The bout has come together not because of exceptional public demand – most fans, after all, wanted to see Golovkin take on Chris Eubank Jr.

It is happening because both Brook and Golovkin have been unable to find serious challenges within their own weight classes.

Both have unblemished records over more than 35 fights, but they are still lacking career-defining victories over other heralded opponents.

Golovkin should, really, be fighting Alvarez at this point.

The Mexican held the WBC middleweight title and claimed he was keen on a unification bout with the unbeaten Kazakh, who was the mandatory challenger.

But he then performed an immediate U-turn, vacating that belt to avoid taking on Golovkin.

Brook, on the other hand, has chased a fight with Khan for years.

The pair are clearly Britain’s best in the 147lbs division.

But Khan believes fighting Brook is beneath him – a ludicrous claim to make about an undefeated world champion.

The Olympic silver medalist refers to the big names he fought in his past, and wants to continue to compete at that level.

But chasing stars like Manny Pacquiao and Floyd Mayweather has meant that he has only made two appearances in the ring since 2014.

For that reason, he and Brook have traded only verbal blows in the press.

Brook and Golovkin have been thrust together out of necessity but, in truth, this promises to be a far more compelling fight than Khan’s brief venture into the middleweight ranks.

The 30-year-old from Sheffield does seem more suited to the step up.
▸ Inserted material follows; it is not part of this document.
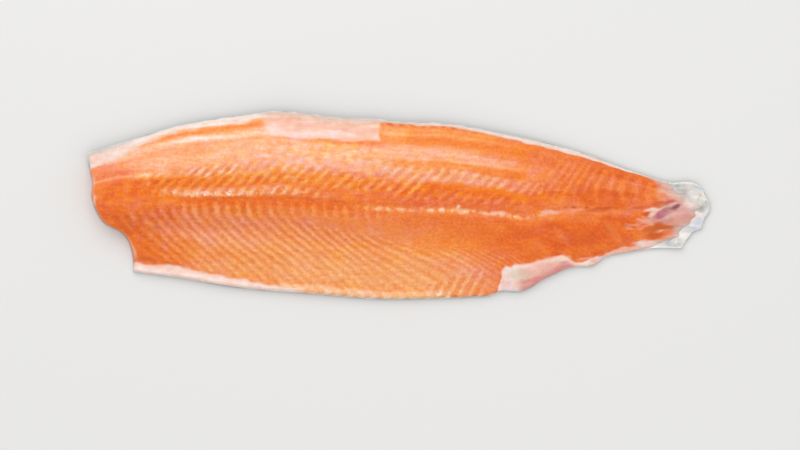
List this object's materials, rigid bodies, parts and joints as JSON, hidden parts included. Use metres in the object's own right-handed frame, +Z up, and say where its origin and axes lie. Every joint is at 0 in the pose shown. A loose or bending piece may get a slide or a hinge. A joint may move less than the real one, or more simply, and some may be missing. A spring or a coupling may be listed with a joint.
{
  "type": "raw salmon fillet",
  "caption": "Raw side of salmon lying skin side down, head end square, tail tapering, belly flap trimmed off: a food prop to cut, carry, season or serve.",
  "frame": {"origin": "middle of the fillet's outline, on the surface it lies on", "axes": "+X towards the tail, +Y towards the back of the fish, +Z up out of the flesh side"},
  "size_m": [0.6, 0.1812, 0.0317],
  "materials": {
    "flesh": "moist raw salmon, orange muscle with pale fat lines, soft wet sheen",
    "skin": "silver-grey salmon skin with fine scales, white along the cut edges"
  },
  "bodies": {
    "root": {"fillet": "flesh"}
  },
  "joints": []
}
He has been a welterweight for his entire career, while Khan started out as a lightweight and has bulked up as he has aged.

Eddie Hearn has been keen to stress that there will be little difference in size on Saturday night, insisting that Brook is more comfortable at 160lb.

By selling the fight, the Matchroom promoter is just doing his job – but the fact remains that Golovkin is a clear, odds-on favourite with few in the sport giving Brook a chance.

He may be strong enough to stop the Kazakh bullying him, but his opponent’s power should still be a real concern.

Golovkin, like Alvarez, is used to knocking out bigger men than Brook and Khan.

Should the fight go the way it is expected to, there will be little to gain for either man, aside from a substantial pay cheque.

Golovkin would face the same questions about the quality of his opponents after beating a smaller fighter, despite Brook’s obvious qualities.

The welterweight champion, meanwhile, would be back to chasing the increasingly elusive Khan.

Cause an upset, though, and Brook will be lauded as perhaps the best pound-for-pound boxer in the world.

What's more, he would finally receive the domestic and international recognition that has not been forthcoming despite him holding a world championship belt in a competitive weight class.

It may be a dangerous fight for the South Yorkshireman, but it is a risk that he should be commended for taking.